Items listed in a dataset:
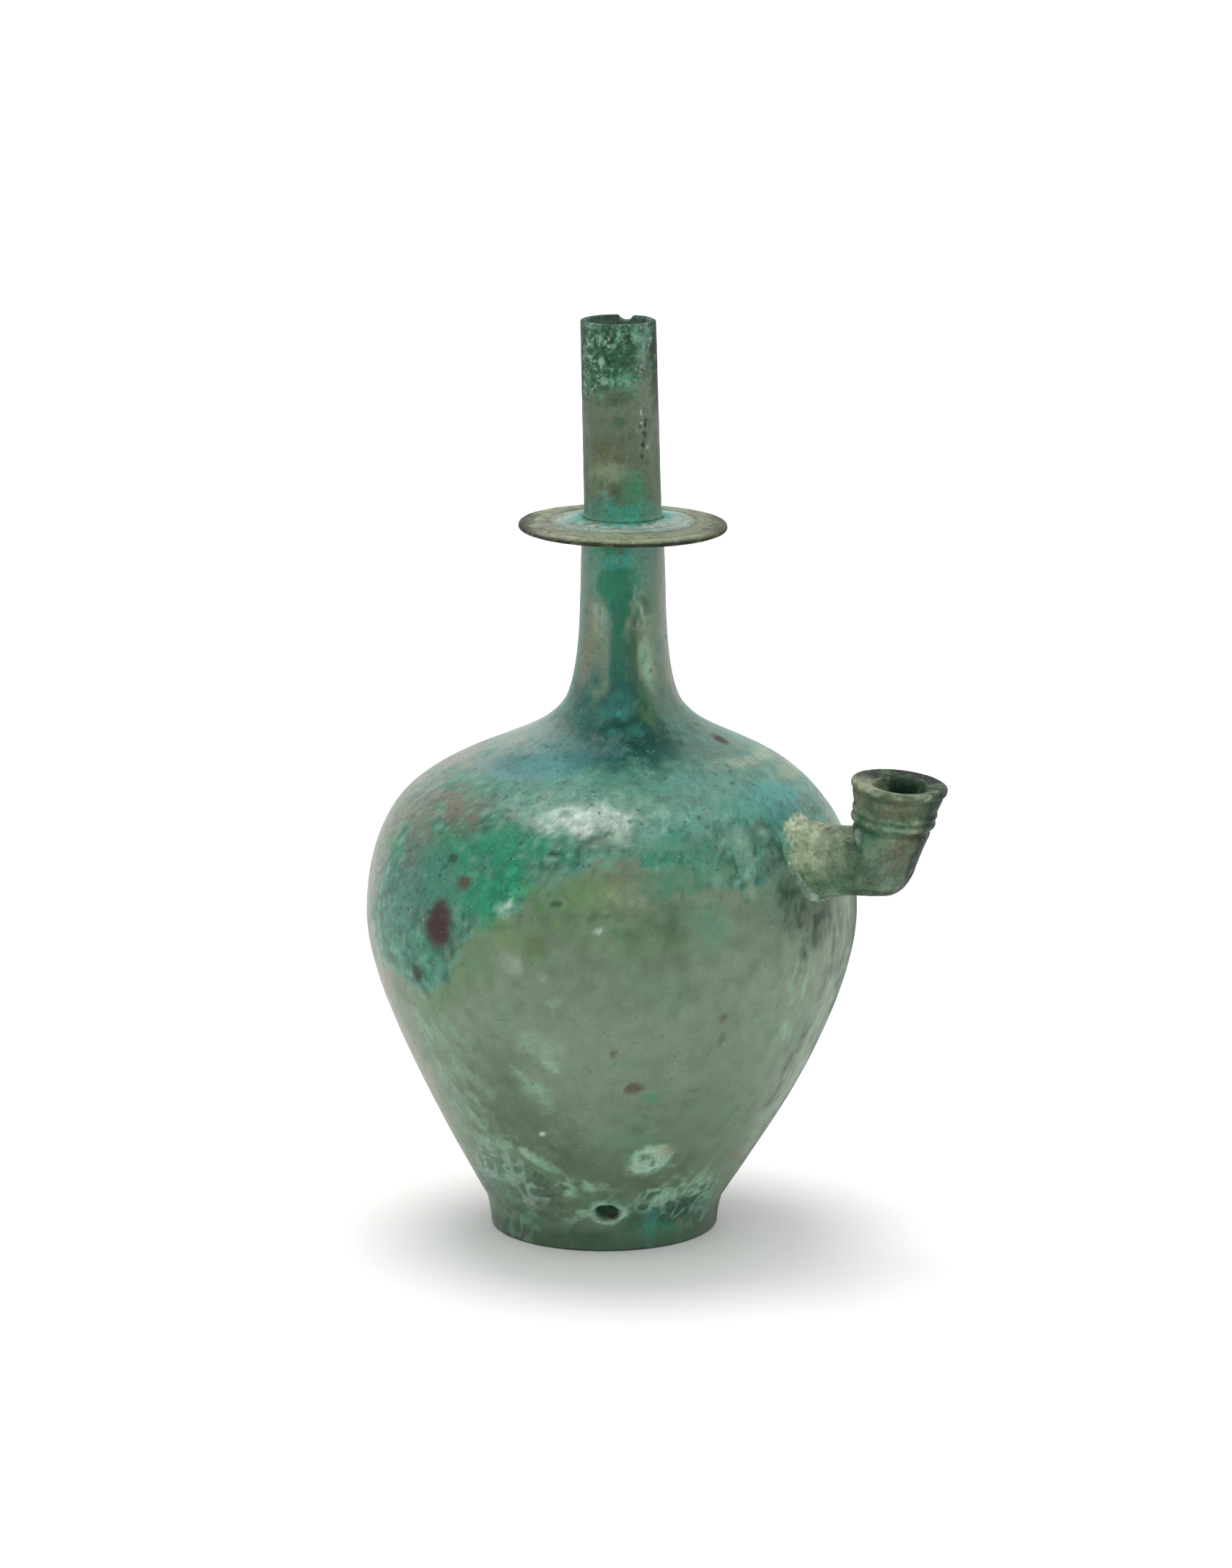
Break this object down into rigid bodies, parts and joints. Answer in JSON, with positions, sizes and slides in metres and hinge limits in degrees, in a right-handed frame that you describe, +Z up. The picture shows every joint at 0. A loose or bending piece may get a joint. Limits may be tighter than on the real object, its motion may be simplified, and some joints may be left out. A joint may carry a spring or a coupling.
{
  "type": "bronze kundika",
  "caption": "Hollow ovoid water bottle on a low foot, with a tall neck, flange disc, open mouth tube and a cup-shaped filling spout on the shoulder, in green patinated bronze.",
  "frame": {"origin": "centre of the foot's flat underside, on the standing plane", "axes": "+Z up through the body, +X the way the spout points"},
  "size_m": [0.1678, 0.1338, 0.2503],
  "materials": {
    "body": "green and teal patina, satin",
    "disc": "pale grey-green patina, satin",
    "tube": "dark green patina, satin",
    "spout": "olive patina with pale crust, satin"
  },
  "bodies": {
    "root": {"body": "body", "flange_disc": "disc", "mouth_tube": "tube", "side_spout": "spout"}
  },
  "joints": []
}
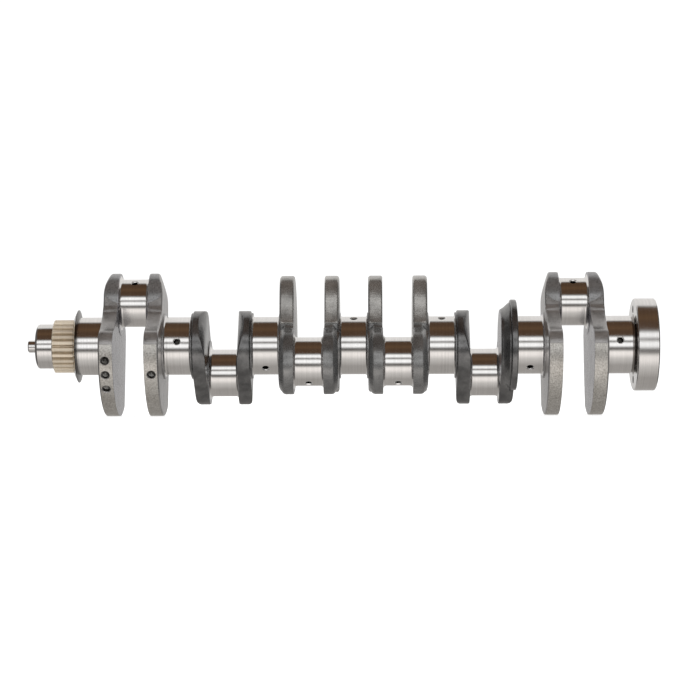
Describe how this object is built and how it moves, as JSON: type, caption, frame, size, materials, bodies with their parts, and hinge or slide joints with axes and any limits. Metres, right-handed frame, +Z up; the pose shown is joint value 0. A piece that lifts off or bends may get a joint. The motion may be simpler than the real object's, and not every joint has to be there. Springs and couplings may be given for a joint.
{
  "type": "crankshaft",
  "caption": "Forged crankshaft for an inline-six diesel engine, with counterweights, a small toothed gear and slinger on its nose, and a bolted flywheel flange.",
  "frame": {"origin": "on the crank axis, at the middle of the centre main journal", "axes": "+X along the crank axis towards the flywheel flange, +Z up, with crankpins 1 and 6 near the top; -Y faces the picture's camera"},
  "size_m": [0.931, 0.2125, 0.2126],
  "materials": {
    "ground_steel": "ground and polished journals and pins",
    "turned_steel": "fine turned",
    "forged_steel": "dark as-forged scale, shot blasted",
    "weight_rim_steel": "milled and turned counterweight rims, lightly speckled",
    "gear_steel": "straw-coloured heat tint",
    "plain_steel": "bright pressed or cut steel"
  },
  "bodies": {
    "root": {"front_pilot": "ground_steel", "snout": "ground_steel", "nose_sleeve": "ground_steel", "timing_gear": "gear_steel", "gear_key": "plain_steel", "oil_slinger": "plain_steel", "thrust_collar": "forged_steel", "rear_neck": "turned_steel", "rear_flange": "ground_steel", "main_journal_1": "ground_steel", "main_journal_2": "ground_steel", "main_journal_3": "ground_steel", "main_journal_4": "ground_steel", "main_journal_5": "ground_steel", "main_journal_6": "ground_steel", "main_journal_7": "ground_steel", "crankpin_1": "ground_steel", "crankpin_2": "ground_steel", "crankpin_3": "ground_steel", "crankpin_4": "ground_steel", "crankpin_5": "ground_steel", "crankpin_6": "ground_steel", "web_01": "forged_steel", "web_02": "forged_steel", "web_03": "forged_steel", "web_04": "forged_steel", "web_05": "forged_steel", "web_06": "forged_steel", "web_07": "forged_steel", "web_08": "forged_steel", "web_09": "forged_steel", "web_10": "forged_steel", "web_11": "forged_steel", "web_12": "forged_steel", "counterweight_01": "weight_rim_steel", "counterweight_02": "weight_rim_steel", "counterweight_05": "forged_steel", "counterweight_06": "forged_steel", "counterweight_07": "forged_steel", "counterweight_08": "forged_steel", "counterweight_11": "weight_rim_steel", "counterweight_12": "weight_rim_steel"}
  },
  "joints": []
}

## EXERCISE REQUIREMENTS
Note every line above where the string "object" shows up, and copy those lines.

## RESPONSE TO THE EXERCISE
Break this object down into rigid bodies, parts and joints. Answer in JSON, with positions, sizes and slides in metres and hinge limits in degrees, in a right-handed frame that you describe, +Z up. The picture shows every joint at 0. A loose or bending piece may get a joint. Limits may be tighter than on the real object, its motion may be simplified, and some joints may be left out. A joint may carry a spring or a coupling.
Describe how this object is built and how it moves, as JSON: type, caption, frame, size, materials, bodies with their parts, and hinge or slide joints with axes and any limits. Metres, right-handed frame, +Z up; the pose shown is joint value 0. A piece that lifts off or bends may get a joint. The motion may be simpler than the real object's, and not every joint has to be there. Springs and couplings may be given for a joint.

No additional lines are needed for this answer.